Dat betekent wel dat we dan vaker de koksschort moeten aantrekken en met verse, eerlijke ingrediënten aan de slag gaan.

 Alleen: we doen dat niet zo vaak en ook niet zo graag, in tegenstelling tot wat de verkoop van kookboeken en het succes van kookprogramma's zou doen vermoeden. De Nederlander staat nog geen zes uur per week achter de kookpotten, minder dan het internationale gemiddelde. Maar een kwart van de Nederlanders beweren op de meeste dagen zelf een maaltijd te bereiden Zonder diegenen die nooit koken mee te rekenen, ligt het internationale gemiddelde van 22 landen op 6.5 uur koken per week.
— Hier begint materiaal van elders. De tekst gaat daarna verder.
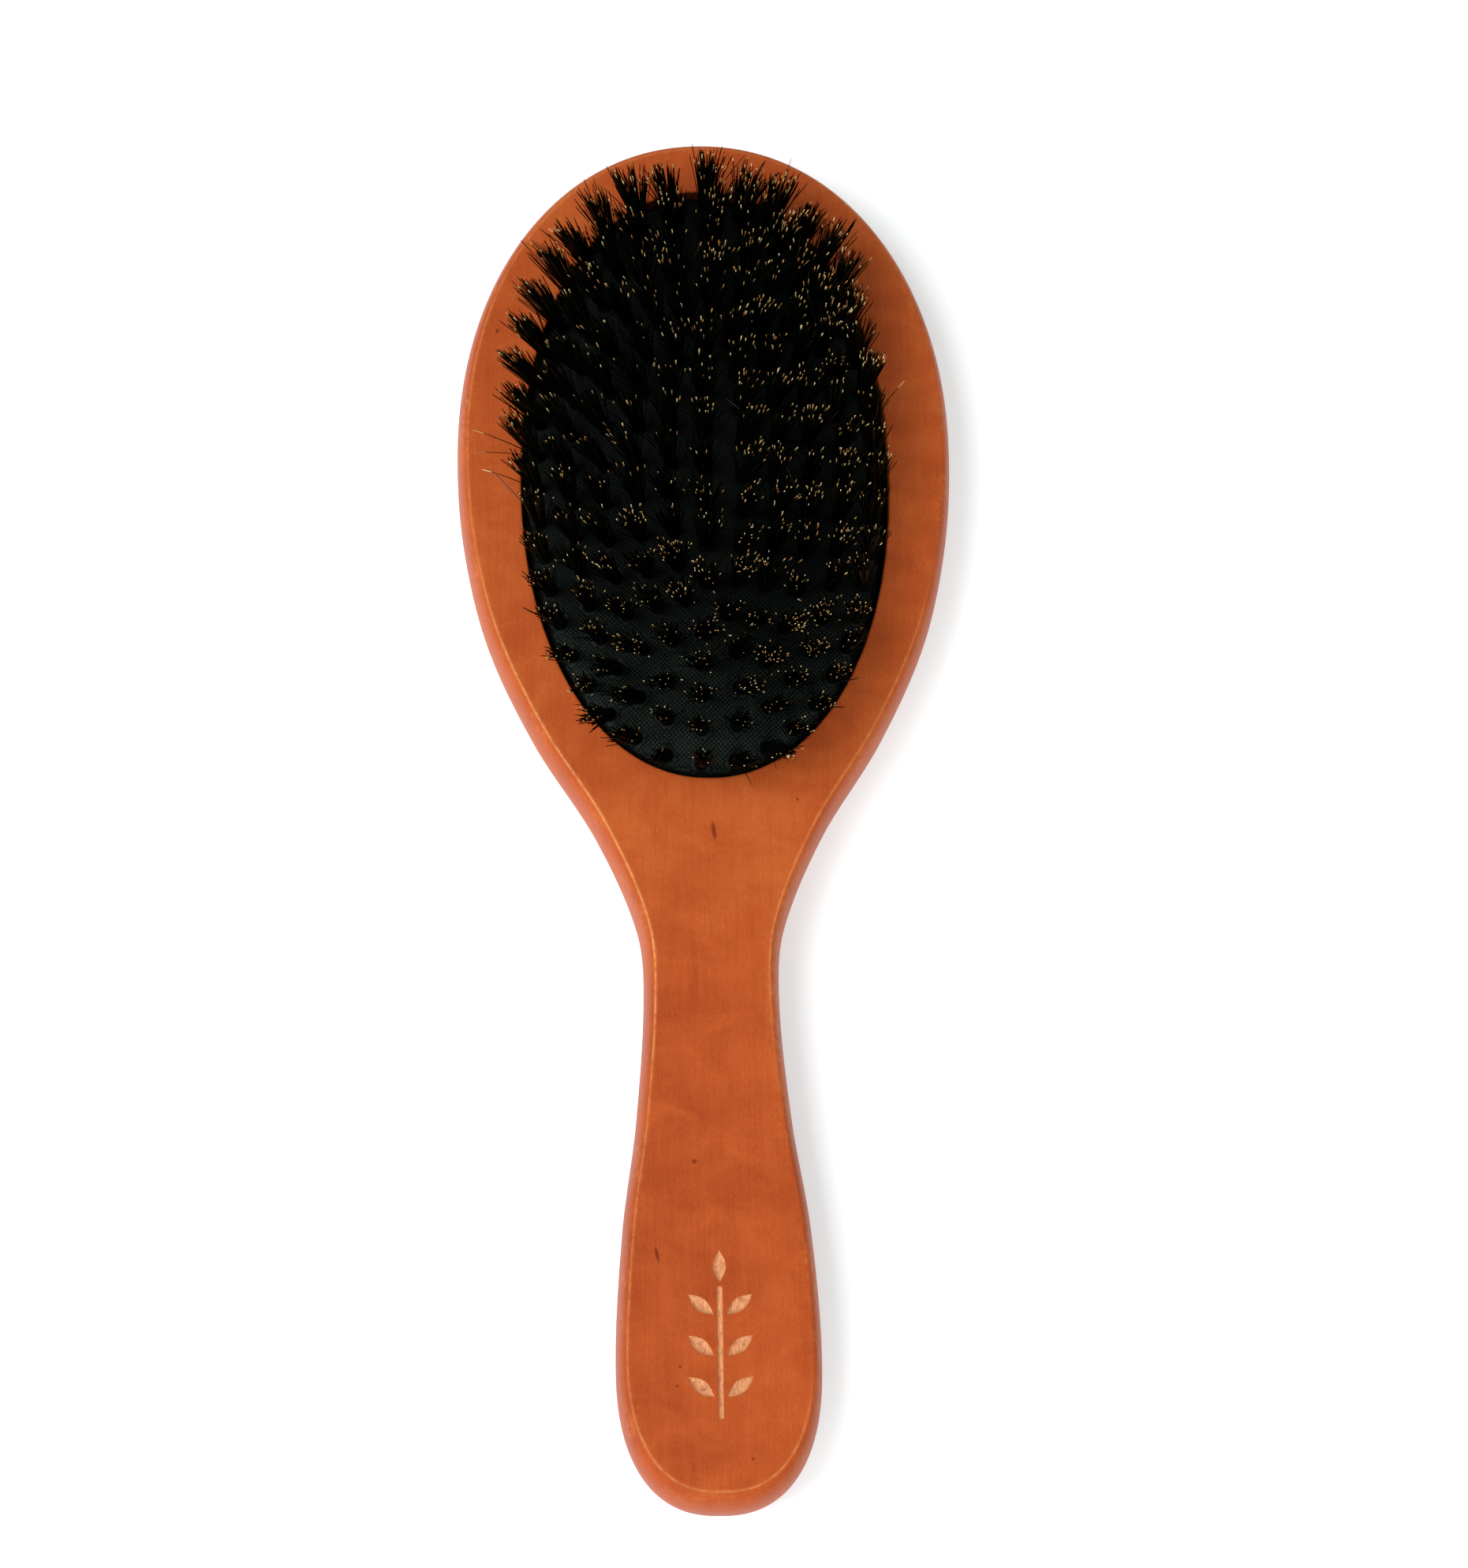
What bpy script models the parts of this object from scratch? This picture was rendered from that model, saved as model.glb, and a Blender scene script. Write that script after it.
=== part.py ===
"""Oval cushion hairbrush with natural bristle tufts, lying on its back with the bristles up.

One wooden body carries a domed rubber cushion, which snaps into an undercut groove round an
oval recess. The tufts stand in holes through the cushion in five concentric rings and a centre
row, and a draw wire behind the cushion ties each short run of tufts together. A backing cloth
covers the wires. Length runs along Y with the head at +Y, and the back of the body is at z = 0.
"""

import math

import bmesh
import bpy
from mathutils import Vector
from mathutils.geometry import delaunay_2d_cdt

MM = 0.001

# Wooden body, as half-widths along the length
BODY_THICKNESS = 14.0 * MM
WIDEST_LEVEL = 7.0 * MM
HEAD_CENTRE_Y = 57.0 * MM
HEAD_HALF_WIDTH = 39.0 * MM
HEAD_CAP_LENGTH = 51.7 * MM
HEAD_POWER = 2.08
GRIP_CENTRE_Y = -87.4 * MM
GRIP_HALF_WIDTH = 15.6 * MM
GRIP_CAP_LENGTH = 22.6 * MM
GRIP_POWER = 2.4
GRIP_DRIFT = 0.35 * MM
DRIFT_START_Y = -30.0 * MM
DRIFT_END_Y = -80.0 * MM
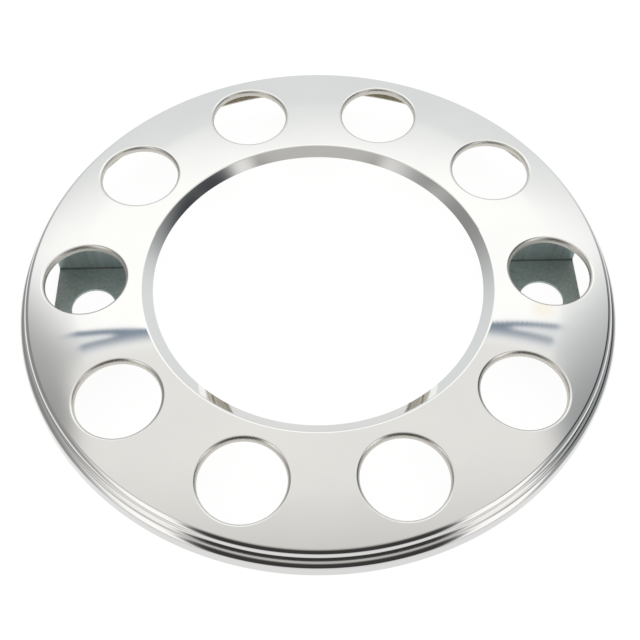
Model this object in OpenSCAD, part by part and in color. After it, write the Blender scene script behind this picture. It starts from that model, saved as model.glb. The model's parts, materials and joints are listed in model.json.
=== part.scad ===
// Wheel nut trim ring for a ten-stud commercial wheel, with its two fixing brackets.
// The ring is one pressed sheet: a turned-in centre flange, a flat face with ten collared
// nut holes, and an edge that steps down twice to a plain skirt. Each bracket is one folded
// strip that hangs under a nut hole, spot-welded to the underside of the face.
// The origin is the wheel axis, in the plane of the bracket feet. +Z points away from the wheel.

/* [Stud circle] */
// Diameter of the circle that the wheel studs stand on
pcd = 335; // [300:1:400]
// Number of nut holes in the face; two of them face each other over the brackets
nut_holes = 10; // [6:2:10]

/* [Ring sheet] */
// Thickness of the ring's sheet
sheet_t = 1; // [0.8:0.1:1.2]
// Height of the face above the bracket feet
face_h = 37.5; // [34:0.5:60]

/* [Nut holes] */
// Clear diameter inside a nut hole's collar
nut_hole_d = 58.2; // [50:0.1:62]
// Depth of a collar below the face
collar_depth = 4.8; // [3.5:0.1:8]
// Radius of the face's bend into a collar
collar_bend_r = 2.5; // [1.5:0.1:3]

/* [Centre opening] */
// Flat face between a collar's bend and the centre crease
inner_web = 9.1; // [4:0.1:16]
// Width of the sloping flange from the crease to the opening
flange_w = 7.7; // [4:0.1:12]
// Drop of the sloping flange from the face to the opening
flange_drop = 5.4; // [2:0.1:7]
// Radius of the crease between face and flange
crease_bend_r = 2; // [1.5:0.1:3]

/* [Stepped edge] */
// Flat face between a collar's bend and the edge's first wall
outer_web = 10.9; // [6:0.1:20]
// Radius of the bend from the face to the first wall
face_bend_r = 4; // [2:0.1:5]
// Drop from the face to the ledge
ledge_drop = 10.2; // [8:0.1:14]
// Radius of the corner between the first wall and the ledge
step_corner_r = 0.5; // [0.3:0.1:1.5]
// Flat width of the ledge
ledge_w = 0.2; // [0.1:0.1:6]
// Radius of the bend from the ledge to the skirt
rim_bend_r = 4; // [2:0.1:5]
// Drop from the face to the skirt's lower edge
skirt_drop = 23.1; // [20:0.1:30]

/* [Brackets] */
// Thickness of a bracket's strip
strip_t = 2; // [1.5:0.1:3]
// Width of a bracket's strip
strip_w = 58.6; // [46:0.2:62]
// Gap between a bracket's two walls
wall_gap = 72.4; // [70:0.2:80]
// Length of each flange that lies under the face, past the wall
lap_l = 12; // [10:0.5:14]
// Inside radius of the strip's folds
fold_r = 1.5; // [1:0.1:2.5]
// Diameter of the stud hole in the foot
stud_hole_d = 32.6; // [23:0.1:34]

/* [Spot welds] */
// Diameter of the dish that a weld leaves under a flange
weld_d = 6; // [4:0.5:7]
// Depth of a weld's dish
weld_depth = 0.3; // [0.1:0.1:0.5]
// Distance between a flange's two welds
weld_pitch = 30; // [20:1:36]

/* [Hidden] */
$fn = 144;
// Straight steps that a bend is drawn in
bend_steps = 8;
// Length by which a cutter runs past the sheet that it cuts
past = 1;
// Width of flat face that each collar's section shares with the ring's
shared_w = 1;
// Radii of the ring's parts, outwards from the wheel axis
stud_circle_r = pcd / 2;
nut_hole_r = nut_hole_d / 2;
collar_root_r = nut_hole_r + collar_bend_r;
crease_r = stud_circle_r - collar_root_r - inner_web;
wall_r = stud_circle_r + collar_root_r + outer_web;
ledge_r = wall_r + step_corner_r + ledge_w;
skirt_r = ledge_r + rim_bend_r;
// Height of the face's underside, where the brackets are welded on
face_under_z = face_h - sheet_t;
// Slope of the centre flange, and the crease's reach from its corner to the flat face
flange_angle = atan2(flange_drop, flange_w);
crease_reach = crease_bend_r * tan(flange_angle / 2);
// Half of the gap between a bracket's walls, and the outside radius of its folds
wall_y = wall_gap / 2;
fold_outside_r = fold_r + strip_t;
// Radius of the ball whose cap is a weld's dish
weld_ball_r = (pow(weld_d / 2, 2) + pow(weld_depth, 2)) / (2 * weld_depth);

// Points of an arc about a centre, from angle a0 to a1
function arc(centre, r, a0, a1) = [
    for (i = [0 : bend_steps])
        let (a = a0 + (a1 - a0) * i / bend_steps) centre + r * [cos(a), sin(a)]
];

function reversed(points) = [for (i = [len(points) - 1 : -1 : 0]) points[i]];

// Section of a bent sheet, between the skin that shows and the one behind it
module sheet_section(skin, back) {
    polygon(concat(skin, reversed(back)));
}

// The ring's half section at a depth into its sheet, from the centre opening to the skirt.
// Its heights, and a collar's, are measured from the face.
function ring_skin(depth) = [
    [crease_r - flange_w + depth * sin(flange_angle), -flange_drop - depth * cos(flange_angle)],
    each arc([crease_r + crease_reach, -crease_bend_r],
             crease_bend_r - depth, 90 + flange_angle, 90),
    each arc([wall_r - face_bend_r, -face_bend_r], face_bend_r - depth, 90, 0),
    each arc([wall_r + step_corner_r, step_corner_r - ledge_drop],
             step_corner_r + depth, 180, 270),
    each arc([ledge_r, -ledge_drop - rim_bend_r], rim_bend_r - depth, 90, 0),
    [skirt_r - depth, -skirt_drop]
];

// A collar's half section at a depth into its sheet, from the flat face down to its edge
function collar_skin(depth) = [
    [collar_root_r + shared_w, -depth],
    each arc([collar_root_r, -collar_bend_r], collar_bend_r - depth, 90, 180),
    [nut_hole_r + depth, -collar_depth]
];

// Half of a bracket's section at a depth into its strip, from mid foot out to the flange's end
function bracket_skin(depth) = [
    [0, strip_t - depth],
    each arc([wall_y - fold_r, fold_outside_r], fold_r + depth, 270, 360),
    each arc([wall_y + fold_outside_r, face_under_z - fold_outside_r],
             fold_outside_r - depth, 180, 90),
    [wall_y + strip_t + lap_l, face_under_z - depth]
];

// Copies its children to each nut hole
module at_nut_holes() {
    for (i = [0 : nut_holes - 1])
        rotate(i * 360 / nut_holes) translate([stud_circle_r, 0, 0]) children();
}

// Copies its children to both ends of a bracket
module at_both_ends() {
    for (end = [0, 1])
        mirror([0, end, 0]) children();
}

module trim_ring() {
    color([0.86, 0.86, 0.85]) translate([0, 0, face_h]) {
        difference() {
            rotate_extrude() sheet_section(ring_skin(0), ring_skin(sheet_t));
            at_nut_holes() translate([0, 0, -sheet_t - past])
                cylinder(r = collar_root_r + shared_w / 2, h = sheet_t + 2 * past);
        }
        at_nut_holes() rotate_extrude() sheet_section(collar_skin(0), collar_skin(sheet_t));
    }
}

// The cap of a ball that a weld leaves as a dish, pressed up into a sheet from z = 0
module weld_dish() {
    intersection() {
        translate([0, 0, weld_depth - weld_ball_r]) sphere(weld_ball_r);
        translate([0, 0, -past]) cylinder(d = weld_d + past, h = past + 2 * weld_depth);
    }
}

// The dishes of the two spot welds under one flange
module weld_dishes() {
    weld_y = wall_y + fold_outside_r + (lap_l - fold_r) / 2;
    for (side = [-1, 1])
        translate([side * weld_pitch / 2, weld_y, face_under_z - strip_t]) weld_dish();
}

// One bracket: a foot with the stud hole, two walls and two flanges, as a single folded strip
module bracket() {
    color([0.45, 0.49, 0.49]) translate([stud_circle_r, 0, 0]) difference() {
        at_both_ends() rotate([90, 0, 90]) translate([0, 0, -strip_w / 2])
            linear_extrude(height = strip_w)
                sheet_section(bracket_skin(0), bracket_skin(strip_t));
        translate([0, 0, -past]) cylinder(d = stud_hole_d, h = strip_t + 2 * past);
        at_both_ends() weld_dishes();
    }
}

module right_bracket() {
    bracket();
}

module left_bracket() {
    rotate(180) bracket();
}

trim_ring();
right_bracket();
left_bracket();
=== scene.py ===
"""Looks of a polished wheel nut trim ring with two galvanised brackets, on a pale floor."""

import json
import math

import bpy
import numpy as np
from mathutils import Matrix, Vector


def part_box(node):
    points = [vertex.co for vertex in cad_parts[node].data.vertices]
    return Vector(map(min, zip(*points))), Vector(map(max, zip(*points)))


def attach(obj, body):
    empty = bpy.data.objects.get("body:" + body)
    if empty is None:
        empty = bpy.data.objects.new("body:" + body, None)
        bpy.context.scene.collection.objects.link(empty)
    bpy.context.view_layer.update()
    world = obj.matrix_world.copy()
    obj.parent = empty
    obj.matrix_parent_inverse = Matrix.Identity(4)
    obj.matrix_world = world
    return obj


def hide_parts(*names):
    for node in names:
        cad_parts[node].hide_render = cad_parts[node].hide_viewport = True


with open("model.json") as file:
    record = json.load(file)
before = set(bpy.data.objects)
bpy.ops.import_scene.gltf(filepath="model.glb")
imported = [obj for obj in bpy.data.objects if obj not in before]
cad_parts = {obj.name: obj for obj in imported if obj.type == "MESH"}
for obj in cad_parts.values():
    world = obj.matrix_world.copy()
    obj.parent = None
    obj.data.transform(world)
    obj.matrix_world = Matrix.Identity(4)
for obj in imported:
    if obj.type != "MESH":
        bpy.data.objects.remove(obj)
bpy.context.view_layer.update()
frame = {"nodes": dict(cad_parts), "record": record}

MM = 0.001

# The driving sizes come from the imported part
mounts = {m["name"]: m for m in frame["record"]["mounts"]}
NUT_HOLES = mounts["nut_holes"]["dims"]["count"]
HOLE_PITCH = 2 * math.pi / NUT_HOLES
STUD_CIRCLE_R = mounts["nut_holes"]["dims"]["pcd_mm"] / 2 * MM
NUT_HOLE_R = mounts["nut_holes"]["dims"]["hole_r_mm"] * MM
FACE_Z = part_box("trim_ring")[1].z
SKIRT_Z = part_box("trim_ring")[0].z
SKIRT_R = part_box("trim_ring")[1].x

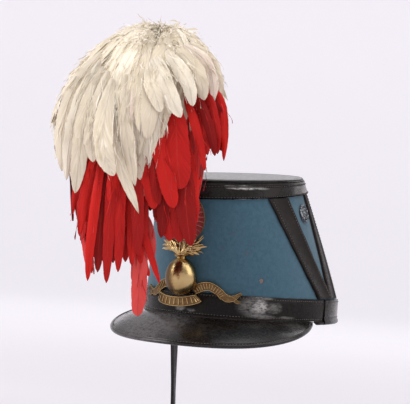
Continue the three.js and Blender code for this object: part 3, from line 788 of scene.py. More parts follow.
def peakBinding():
    end, half = peak["end"] - 9, peak["bindingThick"] / 2
    section = [(0.0, 0.7), (0.06, 0.92), (0.2, 1.0), (0.32, 0.8), (0.45, 0.98), (0.68, 0.92), (0.88, 0.66),
               (0.97, 0.3), (1.0, 0.0), (0.97, -0.3), (0.88, -0.66), (0.68, -0.92), (0.3, -1.0),
               (0.0, -0.85)]

    def place(share, depth, up):
        turn = mix(-end, end, share)
        reach = peakEdge(turn)[0]
        return onPeak(turn, reach - peak["binding"] * (1 - depth), up * half - peak["thick"] / 2)

    bm = sweep(section, counts["peak"], place)
    piece("peak_binding_leather", bm, [peakHide], "peak_leather", ["peak_binding"])


peakPiece()
peakBinding()


def wallStitches(bm, turns, share, out):
    line = []
    for turn in turns:
        level = levelAt(turn, bendHeight(turn) * share)
        line.append((onWall(turn, level, out), wallNormal(turn, level)))
    stitchLine(bm, line)


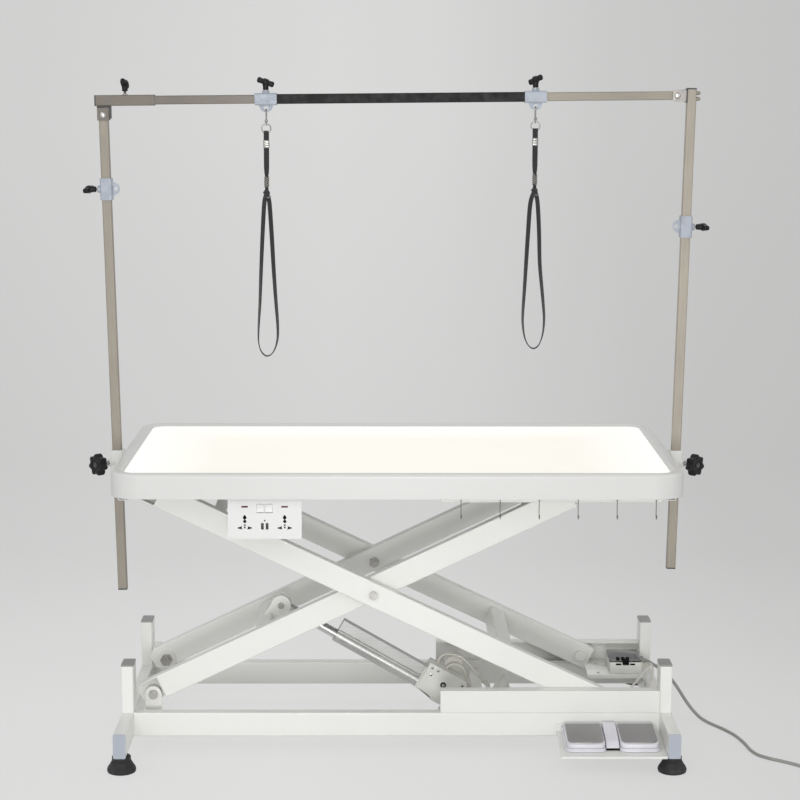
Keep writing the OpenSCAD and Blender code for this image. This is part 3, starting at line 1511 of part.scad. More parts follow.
base_frame();
base_tracks();
tube_end_caps();
lower_pivot_bolts();
actuator_bracket();
foot_front_left();
foot_front_right();
foot_rear_left();
foot_rear_right();
inner_arms();
inner_arm_bolts();
upper_rollers();
outer_arms();
lower_rollers();
actuator_rod();
actuator_tube();
actuator_gear_housing();
actuator_lower_pin();
table_shell();
lit_panel();
table_subframe();
upper_pivot_bolts();
post_sockets();
left_star_knob();
right_star_knob();
socket_plate();
left_rocker();
right_rocker();
socket_lamps();
tool_hooks();
left_post();
left_post_caps();
bar_sleeve();
sleeve_wing_knob();
right_post();
right_post_caps();
crossbar();
bar_grip();
bar_slider_left();
bar_slider_right();
post_slider_left();
post_slider_right();
bar_knob_left();
bar_knob_right();
post_knob_left();
post_knob_right();
noose_clip_left();
noose_strap_left();
noose_clip_right();
noose_strap_right();
pedal_tray();
pedal_housing();
left_pedal();
right_pedal();
control_box();
control_cables();
cord_gland();
power_cord();
cord_coil();
cord_plug();
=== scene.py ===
"""Electric grooming table: finishes, soft pieces and fine parts around the CAD frame."""

import json
from math import copysign, cos, pi, radians, sin, tau

import bmesh
import bpy
from bpy.props import FloatProperty, FloatVectorProperty, IntProperty, PointerProperty
from mathutils import Matrix, Vector


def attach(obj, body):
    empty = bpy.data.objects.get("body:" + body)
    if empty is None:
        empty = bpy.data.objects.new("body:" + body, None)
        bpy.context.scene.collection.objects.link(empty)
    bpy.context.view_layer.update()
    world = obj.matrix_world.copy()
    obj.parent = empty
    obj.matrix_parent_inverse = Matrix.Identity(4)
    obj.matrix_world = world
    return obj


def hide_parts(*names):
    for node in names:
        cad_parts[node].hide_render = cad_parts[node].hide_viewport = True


bl_info = {
    "name": "Grooming Table",
    "version": (1, 0, 0),
    "blender": (4, 5, 0),
    "location": "View3D > Sidebar > Grooming Table",
    "description": "Finishes and fine parts of an electric grooming table on its CAD frame",
    "category": "Object",
}

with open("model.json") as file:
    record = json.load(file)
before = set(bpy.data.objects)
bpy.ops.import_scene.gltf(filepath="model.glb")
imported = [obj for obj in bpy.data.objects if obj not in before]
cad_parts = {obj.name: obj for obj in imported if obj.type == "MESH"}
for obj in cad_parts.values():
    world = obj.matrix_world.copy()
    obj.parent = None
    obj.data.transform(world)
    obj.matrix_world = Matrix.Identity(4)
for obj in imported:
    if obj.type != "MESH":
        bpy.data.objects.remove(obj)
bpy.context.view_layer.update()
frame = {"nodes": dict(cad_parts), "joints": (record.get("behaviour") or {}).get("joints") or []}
nodes = frame["nodes"]
JOINTS = {joint["name"]: joint for joint in frame["joints"]}
MM = Matrix.Scale(0.001, 4)


# Sizes and colours


def colour(label, text, value):
    return FloatVectorProperty(
        name=label, description=text, default=value, subtype="COLOR", size=3, min=0, max=1
    )


def length(label, text, value, low, high):
    return FloatProperty(
        name=label, description=text, default=value, min=low, max=high, unit="LENGTH"
    )


class TableFinishes(bpy.types.PropertyGroup):
    powder_coat: colour("Powder coat", "White paint of the frames and arms", (0.80, 0.80, 0.77))
    rim_white: colour("Rim", "Moulded rim and skirt of the table top", (0.625, 0.625, 0.61))
    panel_glow: colour("Lit panel", "Translucent panel under the animal", (0.80, 0.775, 0.70))
    stainless: colour("Stainless tube", "Brushed posts and crossbar", (0.265, 0.238, 0.198))
    slider_blue: colour("Slider paint", "Grey-blue paint of the clamps", (0.37, 0.405, 0.46))
    black: colour("Black", "Knobs, grip and straps", (0.014, 0.014, 0.016))
    rubber: colour("Rubber", "Levelling feet", (0.018, 0.018, 0.018))
    mains_grey: colour("Mains cord", "Grey jacket of the cord and plug", (0.28, 0.28, 0.265))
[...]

Nederlanders staan gemiddeld 5.9 uur per week aan het fornuis. 

Moeten we dan alle producten van de voedingsindustrie uit ons dieet bannen en ons lichaam als een tempel beschouwen die niet mag en niet zal besmeurd worden met bewerkt voedsel? 
Hahaha, nee dat hoeft echt niet. We hebben nu eenmaal geen koe in onze tuin die melk levert, we maken niet zelf onze boter en kaas. We kopen brood, we zijn geen bakkers. We kopen liever zuurkool dan het zelf te maken. 

We mogen geen voedingsfobie kweken. Maar we doen er wel goed aan uit te gaan van het principe dat natuurlijke ingrediënten in hun minst bewerkte vorm een ingebouwde integriteit hebben waardoor ze de beste basis vormen voor een gezonde voeding. Een appel waar je je tanden in zet doet meer goeds dan appelsap of de ontbijtreep met appel en havermout. Industrieel voedsel wordt gemaakt door mensen die weliswaar slim en onderlegd zijn, maar toch niet de alomvattende intelligentie van de natuur hebben.